Inspired Selections UK Ltd main goal was to automatically organise their CV database so that applicant optometrists can be automatically separated from optical assistants. The system also needed to be able to separate prospective candidates according to their level of education.
A second required system needed the capability to rank applicants’ suitability for individual job advertisements by matching CVs to the advert. These desired systems should be able to scale up to thousands of CVs and be of a low computational complexity. Inspired Selections UK Ltd required software to do this and it was supplied from Think Beyond Data in the form of C++ source code. The company provided 1,450 CVs in the form of *.doc, *.docx and *.pdf documents.
Think Beyond Data staff used text clustering to automatically organise the CVs for the first required system. The system was tailored to be able to read the text from differing file formats including PDF files, *.doc files, XML based *.docx files and simple TXT files.
Each CV is then translated into a document (TF-IDF) vector made up of each unique word, its term frequency and the inverse document frequency (how important the word is and it’s frequency across all CVs). This enables words that do not appear frequently and that are more important, to have more weight in the vector. These vectors are then clustered based on their similarities to each other.
Hierarchical clustering was chosen as it creates a tree structure whereby each individual CV is represented by a leaf node of the tree. At each branch, two groups of highly related CVs are merged into a single group until only a single group remains. This tree structure allows Inspired Selections UK Ltd to drill down through the CVs to their desired level, where they are then separated out into related groupings.
Using this approach, optometrist and optical assistant applicant CVs can be separated out, enabling Inspired Selections UK Ltd to still be able to select documents manually as opposed to a fully automated process. The hierarchical clustering provided unique challenges for the requirement of handling up to thousands of documents which is computationally expensive.
A second aspect of the system was to provide a description for Inspired Selections UK Ltd of each cluster in terms of the CVs held and what they represent with words such as ‘optometrist’ and ‘retail’. This was achieved by finding the top keywords in the subset of documents and presenting them to the company as they drill down through the dataset. The team were able to take this output and generate a dataset suitable for visualisation on a web page (see Figure 1).
Figure 1: An example of hierarchical clustering of 10 CVs represented as a dendrogram showing CV similarity in each cluster with keyword descriptors for particular clusters of documents.
The second software system required by Inspired Selections UK Ltd was to enable them to rank a set of CVs in relation to a given job advert, enabling staff to quickly locate the best-suited CVs for the job vacancy. To achieve this, a similar methodology to the clustering approach was used.
A TF-IDF vector is generated for the job advert, and vector distances between each CV and the advert are then calculated in a similar manner to the clustering, resulting in a distance between zero and one. Values close to one demonstrate high similarity and closer to zero low similarity.
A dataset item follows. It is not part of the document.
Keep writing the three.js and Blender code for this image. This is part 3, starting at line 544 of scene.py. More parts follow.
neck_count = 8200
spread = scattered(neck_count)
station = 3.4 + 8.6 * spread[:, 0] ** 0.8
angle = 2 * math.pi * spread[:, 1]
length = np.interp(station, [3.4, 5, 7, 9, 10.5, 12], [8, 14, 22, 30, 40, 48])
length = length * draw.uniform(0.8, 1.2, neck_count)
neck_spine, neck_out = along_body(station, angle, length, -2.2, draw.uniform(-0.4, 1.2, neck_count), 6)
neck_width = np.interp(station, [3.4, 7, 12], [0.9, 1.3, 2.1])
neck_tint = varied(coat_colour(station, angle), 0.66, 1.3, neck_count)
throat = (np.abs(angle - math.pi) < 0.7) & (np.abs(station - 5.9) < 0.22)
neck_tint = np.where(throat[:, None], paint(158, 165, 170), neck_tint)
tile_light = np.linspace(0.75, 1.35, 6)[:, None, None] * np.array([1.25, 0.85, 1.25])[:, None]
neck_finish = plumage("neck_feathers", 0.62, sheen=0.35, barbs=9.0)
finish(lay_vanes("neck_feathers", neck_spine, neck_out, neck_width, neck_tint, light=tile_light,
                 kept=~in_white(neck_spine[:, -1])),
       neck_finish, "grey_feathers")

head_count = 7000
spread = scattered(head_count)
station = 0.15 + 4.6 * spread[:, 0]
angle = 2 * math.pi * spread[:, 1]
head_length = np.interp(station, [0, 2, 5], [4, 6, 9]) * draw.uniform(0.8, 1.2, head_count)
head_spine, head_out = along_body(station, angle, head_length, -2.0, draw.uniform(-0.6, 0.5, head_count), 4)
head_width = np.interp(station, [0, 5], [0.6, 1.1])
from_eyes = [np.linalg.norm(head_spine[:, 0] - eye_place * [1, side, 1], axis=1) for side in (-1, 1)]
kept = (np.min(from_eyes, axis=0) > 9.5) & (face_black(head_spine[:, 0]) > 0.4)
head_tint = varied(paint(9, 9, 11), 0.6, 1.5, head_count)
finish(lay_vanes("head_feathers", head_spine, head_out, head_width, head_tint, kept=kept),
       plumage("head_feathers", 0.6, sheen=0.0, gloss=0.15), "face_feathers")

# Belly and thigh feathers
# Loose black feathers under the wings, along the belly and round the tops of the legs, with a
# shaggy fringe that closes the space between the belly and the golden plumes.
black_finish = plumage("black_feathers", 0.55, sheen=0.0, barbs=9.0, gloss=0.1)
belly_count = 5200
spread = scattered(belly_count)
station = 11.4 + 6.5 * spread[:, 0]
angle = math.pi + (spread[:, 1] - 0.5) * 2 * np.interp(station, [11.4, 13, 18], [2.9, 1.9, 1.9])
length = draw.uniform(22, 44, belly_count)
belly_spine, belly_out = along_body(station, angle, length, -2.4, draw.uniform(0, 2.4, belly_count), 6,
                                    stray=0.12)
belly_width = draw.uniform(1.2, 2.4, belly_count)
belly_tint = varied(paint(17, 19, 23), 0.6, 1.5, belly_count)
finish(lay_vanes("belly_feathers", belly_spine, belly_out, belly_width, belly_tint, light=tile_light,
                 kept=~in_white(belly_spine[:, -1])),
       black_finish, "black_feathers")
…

A ranked list can then be created with the most similar CVs at the top. An example of the CV ranking to an optometrist CV is shown in Figure 2. A comparison of CVs to three differing job vacancies is shown in Figure 3.
Figure 2: An example of an optometrist advert on the left with a set of CVs on the right ranked in terms of their similarity to the job vacancy. Please note all applicant names have been changed for the purpose of this example.
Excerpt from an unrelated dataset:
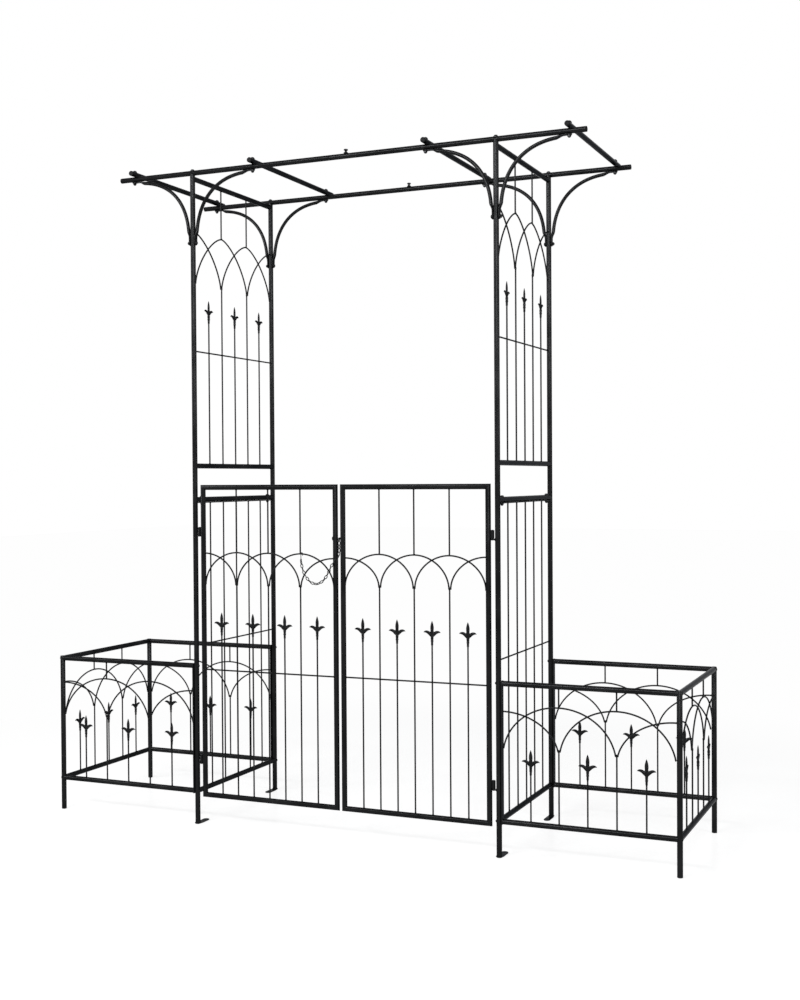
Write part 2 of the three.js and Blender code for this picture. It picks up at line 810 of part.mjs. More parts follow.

Figure 3: A visualisation of how a set of CVs match to a range of job vacancies enabling the better matching ones to be quickly isolated from the less suitable CVs. Document distance values close to one demonstrate high similarity whilst distance values closer to zero demonstrate low similarity
The overall result was an improved process with two bespoke software systems that enabled better organisation of Inspired Selections UK Ltd’s optician related CVs. The supplied software acts as a back-end system for which they can create a visualisation of the clusters of CVs pertaining to differing skill sets, as well as the ranking of CVs to job vacancies.
The system provides clustering speed and the ability to handle hundreds of thousands of documents with cluster descriptions and ranked results to a given job vacancy. This unique piece of software, which is not available commercially, enables Inspired Selections UK Ltd to provide a much better service to their optician-related recruitment clients.